MATERIAL
━━━━

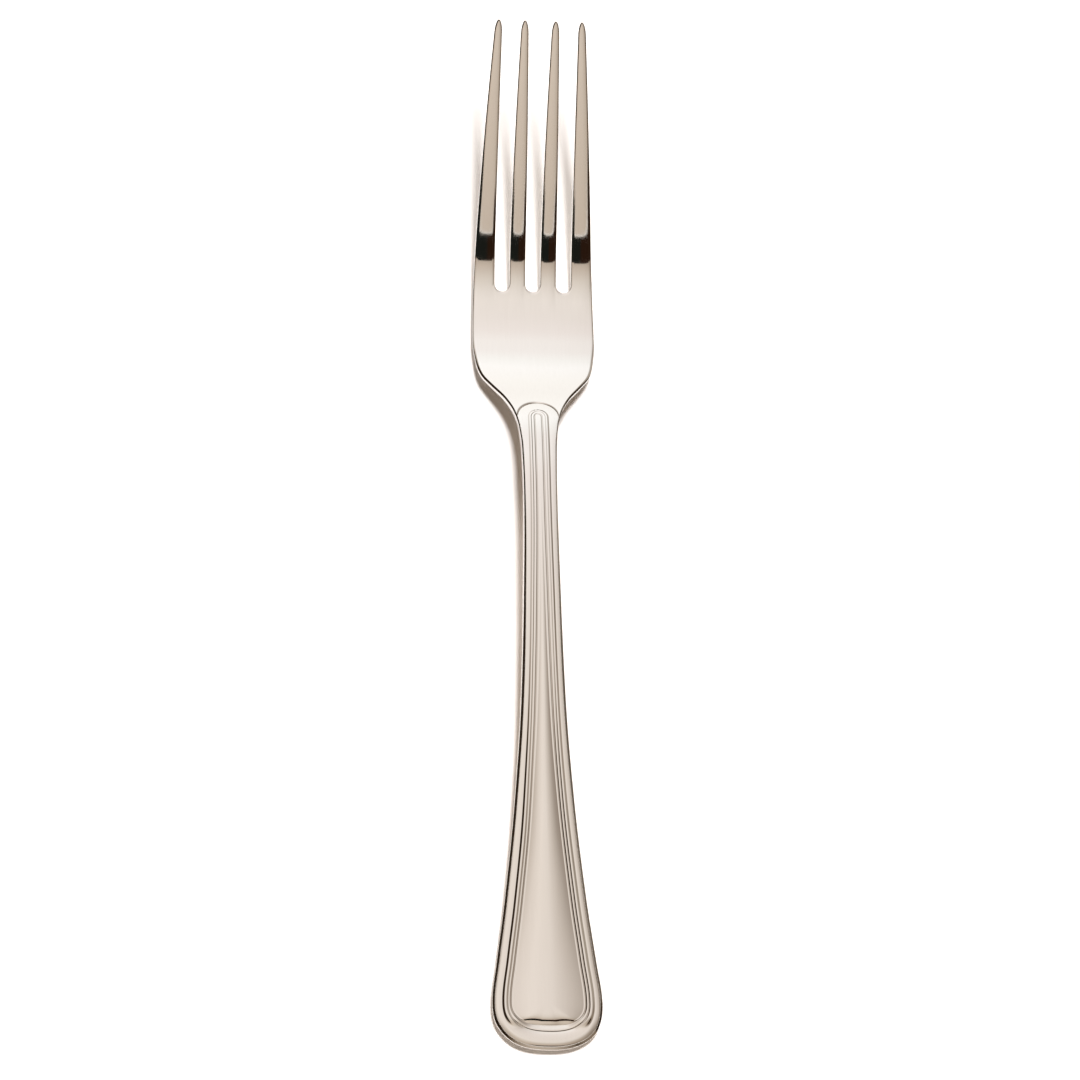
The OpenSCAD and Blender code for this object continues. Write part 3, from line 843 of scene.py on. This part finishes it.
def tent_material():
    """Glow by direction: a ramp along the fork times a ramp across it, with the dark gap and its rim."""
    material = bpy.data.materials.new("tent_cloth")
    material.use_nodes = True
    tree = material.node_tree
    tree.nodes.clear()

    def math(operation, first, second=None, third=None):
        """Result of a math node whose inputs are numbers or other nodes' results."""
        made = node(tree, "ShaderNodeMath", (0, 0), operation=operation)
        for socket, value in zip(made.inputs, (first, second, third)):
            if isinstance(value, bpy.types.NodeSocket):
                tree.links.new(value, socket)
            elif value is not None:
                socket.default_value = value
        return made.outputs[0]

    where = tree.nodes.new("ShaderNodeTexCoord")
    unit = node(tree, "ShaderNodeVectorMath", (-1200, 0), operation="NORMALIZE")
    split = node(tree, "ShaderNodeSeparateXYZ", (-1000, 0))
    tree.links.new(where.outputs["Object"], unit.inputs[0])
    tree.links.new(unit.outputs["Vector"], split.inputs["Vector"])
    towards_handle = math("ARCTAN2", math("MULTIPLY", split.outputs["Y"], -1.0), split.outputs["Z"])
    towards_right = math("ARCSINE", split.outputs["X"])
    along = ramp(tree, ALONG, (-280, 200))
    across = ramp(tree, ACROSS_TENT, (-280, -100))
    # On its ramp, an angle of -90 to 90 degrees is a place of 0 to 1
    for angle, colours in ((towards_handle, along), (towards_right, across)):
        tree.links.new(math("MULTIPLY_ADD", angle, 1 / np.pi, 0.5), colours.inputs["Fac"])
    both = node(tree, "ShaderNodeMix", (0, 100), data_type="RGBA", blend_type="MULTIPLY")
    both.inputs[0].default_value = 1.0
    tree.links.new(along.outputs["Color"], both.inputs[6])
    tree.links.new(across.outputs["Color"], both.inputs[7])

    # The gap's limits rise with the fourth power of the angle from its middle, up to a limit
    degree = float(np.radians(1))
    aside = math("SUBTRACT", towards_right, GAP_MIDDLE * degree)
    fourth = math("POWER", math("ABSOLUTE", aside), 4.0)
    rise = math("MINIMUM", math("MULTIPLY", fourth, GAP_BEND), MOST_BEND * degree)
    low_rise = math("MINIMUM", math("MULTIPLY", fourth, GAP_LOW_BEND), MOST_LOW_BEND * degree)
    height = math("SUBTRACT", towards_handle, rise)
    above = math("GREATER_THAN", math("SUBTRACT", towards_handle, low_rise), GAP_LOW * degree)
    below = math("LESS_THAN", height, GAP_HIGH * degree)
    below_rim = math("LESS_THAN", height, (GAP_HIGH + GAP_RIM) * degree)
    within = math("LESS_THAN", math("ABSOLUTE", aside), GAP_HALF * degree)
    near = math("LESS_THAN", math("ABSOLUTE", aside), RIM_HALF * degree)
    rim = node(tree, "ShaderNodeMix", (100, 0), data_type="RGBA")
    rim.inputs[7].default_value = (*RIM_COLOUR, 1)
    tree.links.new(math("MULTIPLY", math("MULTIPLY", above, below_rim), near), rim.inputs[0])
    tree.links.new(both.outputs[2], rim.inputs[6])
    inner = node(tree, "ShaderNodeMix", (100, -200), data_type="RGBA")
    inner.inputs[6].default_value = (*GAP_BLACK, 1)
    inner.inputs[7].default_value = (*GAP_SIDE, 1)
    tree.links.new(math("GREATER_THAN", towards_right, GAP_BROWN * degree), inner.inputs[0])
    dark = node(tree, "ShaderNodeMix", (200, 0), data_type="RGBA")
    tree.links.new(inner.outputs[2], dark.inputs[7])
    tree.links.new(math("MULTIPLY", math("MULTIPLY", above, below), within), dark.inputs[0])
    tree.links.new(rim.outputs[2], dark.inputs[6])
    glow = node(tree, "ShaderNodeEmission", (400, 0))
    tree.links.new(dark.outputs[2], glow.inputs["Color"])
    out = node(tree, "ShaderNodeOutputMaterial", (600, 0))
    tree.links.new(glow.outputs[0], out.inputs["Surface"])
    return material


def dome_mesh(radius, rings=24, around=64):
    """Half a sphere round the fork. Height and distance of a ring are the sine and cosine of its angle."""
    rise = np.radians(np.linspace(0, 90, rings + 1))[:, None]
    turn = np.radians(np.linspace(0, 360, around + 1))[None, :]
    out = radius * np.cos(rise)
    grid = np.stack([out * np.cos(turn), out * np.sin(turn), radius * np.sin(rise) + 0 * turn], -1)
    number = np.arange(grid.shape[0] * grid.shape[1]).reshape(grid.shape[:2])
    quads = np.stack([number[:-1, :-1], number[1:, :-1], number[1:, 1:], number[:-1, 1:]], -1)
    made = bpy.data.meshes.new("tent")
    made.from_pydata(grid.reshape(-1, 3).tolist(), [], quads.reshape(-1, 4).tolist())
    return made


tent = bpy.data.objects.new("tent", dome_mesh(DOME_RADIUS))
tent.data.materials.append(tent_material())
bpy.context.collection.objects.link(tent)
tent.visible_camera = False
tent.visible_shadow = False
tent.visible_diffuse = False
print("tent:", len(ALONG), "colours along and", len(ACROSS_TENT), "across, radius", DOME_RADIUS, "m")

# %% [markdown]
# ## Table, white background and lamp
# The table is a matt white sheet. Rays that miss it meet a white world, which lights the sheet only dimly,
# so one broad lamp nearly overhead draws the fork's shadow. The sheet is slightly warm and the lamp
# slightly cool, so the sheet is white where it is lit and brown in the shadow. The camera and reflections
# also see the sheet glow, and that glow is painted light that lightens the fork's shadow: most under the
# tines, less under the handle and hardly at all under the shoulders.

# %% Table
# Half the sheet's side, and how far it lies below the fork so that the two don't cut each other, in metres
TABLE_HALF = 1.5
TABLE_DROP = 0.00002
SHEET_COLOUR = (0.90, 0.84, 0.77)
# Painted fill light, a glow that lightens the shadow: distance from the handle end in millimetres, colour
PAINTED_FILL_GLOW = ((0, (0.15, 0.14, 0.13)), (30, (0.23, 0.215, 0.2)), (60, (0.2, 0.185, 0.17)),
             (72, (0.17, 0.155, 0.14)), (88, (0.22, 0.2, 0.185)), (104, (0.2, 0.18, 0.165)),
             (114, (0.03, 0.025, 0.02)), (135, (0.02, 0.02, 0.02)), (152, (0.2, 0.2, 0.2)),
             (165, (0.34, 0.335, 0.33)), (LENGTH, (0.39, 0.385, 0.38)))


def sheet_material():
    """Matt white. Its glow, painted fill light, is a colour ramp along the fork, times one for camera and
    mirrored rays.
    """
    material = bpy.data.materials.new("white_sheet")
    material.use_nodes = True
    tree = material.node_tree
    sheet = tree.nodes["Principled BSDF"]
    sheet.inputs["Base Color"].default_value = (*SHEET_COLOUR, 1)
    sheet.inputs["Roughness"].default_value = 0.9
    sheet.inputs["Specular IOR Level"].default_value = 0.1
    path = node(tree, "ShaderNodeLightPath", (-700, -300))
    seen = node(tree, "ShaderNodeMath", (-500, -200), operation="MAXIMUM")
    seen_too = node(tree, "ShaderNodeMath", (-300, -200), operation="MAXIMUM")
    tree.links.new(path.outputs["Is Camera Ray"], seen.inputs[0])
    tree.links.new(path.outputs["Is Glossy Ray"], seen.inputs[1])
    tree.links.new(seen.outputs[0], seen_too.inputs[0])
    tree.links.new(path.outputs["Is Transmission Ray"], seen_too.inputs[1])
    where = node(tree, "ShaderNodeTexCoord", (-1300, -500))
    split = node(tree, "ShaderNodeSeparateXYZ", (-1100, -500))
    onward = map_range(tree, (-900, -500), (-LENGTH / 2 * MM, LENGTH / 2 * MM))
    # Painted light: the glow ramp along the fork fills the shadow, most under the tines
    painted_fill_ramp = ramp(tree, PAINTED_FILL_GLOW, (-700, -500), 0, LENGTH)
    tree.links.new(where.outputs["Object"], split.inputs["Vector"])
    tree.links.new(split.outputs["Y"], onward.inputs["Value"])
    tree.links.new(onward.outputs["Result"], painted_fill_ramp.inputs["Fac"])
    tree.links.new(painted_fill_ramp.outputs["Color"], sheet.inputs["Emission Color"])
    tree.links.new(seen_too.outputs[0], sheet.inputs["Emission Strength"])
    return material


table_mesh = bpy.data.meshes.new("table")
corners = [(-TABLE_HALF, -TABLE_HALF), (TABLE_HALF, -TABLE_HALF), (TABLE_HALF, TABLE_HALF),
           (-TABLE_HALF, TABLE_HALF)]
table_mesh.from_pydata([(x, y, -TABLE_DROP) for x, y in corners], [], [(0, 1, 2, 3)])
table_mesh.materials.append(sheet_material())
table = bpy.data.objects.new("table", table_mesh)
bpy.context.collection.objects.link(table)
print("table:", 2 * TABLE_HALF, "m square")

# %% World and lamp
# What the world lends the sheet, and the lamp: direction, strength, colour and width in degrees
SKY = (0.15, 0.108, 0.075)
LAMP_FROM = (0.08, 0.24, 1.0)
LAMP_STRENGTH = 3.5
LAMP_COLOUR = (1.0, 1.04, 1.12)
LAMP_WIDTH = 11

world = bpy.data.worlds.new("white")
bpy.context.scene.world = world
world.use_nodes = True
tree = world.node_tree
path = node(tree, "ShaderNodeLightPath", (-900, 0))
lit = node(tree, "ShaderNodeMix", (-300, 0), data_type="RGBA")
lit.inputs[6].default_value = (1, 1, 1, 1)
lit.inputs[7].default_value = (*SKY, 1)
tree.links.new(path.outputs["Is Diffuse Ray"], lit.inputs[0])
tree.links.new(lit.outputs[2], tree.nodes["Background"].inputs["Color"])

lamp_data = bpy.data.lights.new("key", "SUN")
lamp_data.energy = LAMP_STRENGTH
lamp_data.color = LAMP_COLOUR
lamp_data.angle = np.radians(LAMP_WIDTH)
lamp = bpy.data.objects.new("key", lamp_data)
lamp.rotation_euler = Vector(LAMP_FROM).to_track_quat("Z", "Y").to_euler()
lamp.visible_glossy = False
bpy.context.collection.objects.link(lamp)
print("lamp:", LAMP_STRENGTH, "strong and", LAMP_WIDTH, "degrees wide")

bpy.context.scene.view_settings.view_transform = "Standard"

━━━━

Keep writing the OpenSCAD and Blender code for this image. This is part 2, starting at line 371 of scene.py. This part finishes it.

━━━━

REQUEST
Copy out precisely the lines from the line with "The OpenSCAD and Blender code for this object" to the line with "tree.nodes.clear()" in the material above, including those two lines and omitting all the rest.

RESULT FOR THIS EXERCISE
The OpenSCAD and Blender code for this object continues. Write part 3, from line 843 of scene.py on. This part finishes it.
def tent_material():
    """Glow by direction: a ramp along the fork times a ramp across it, with the dark gap and its rim."""
    material = bpy.data.materials.new("tent_cloth")
    material.use_nodes = True
    tree = material.node_tree
    tree.nodes.clear()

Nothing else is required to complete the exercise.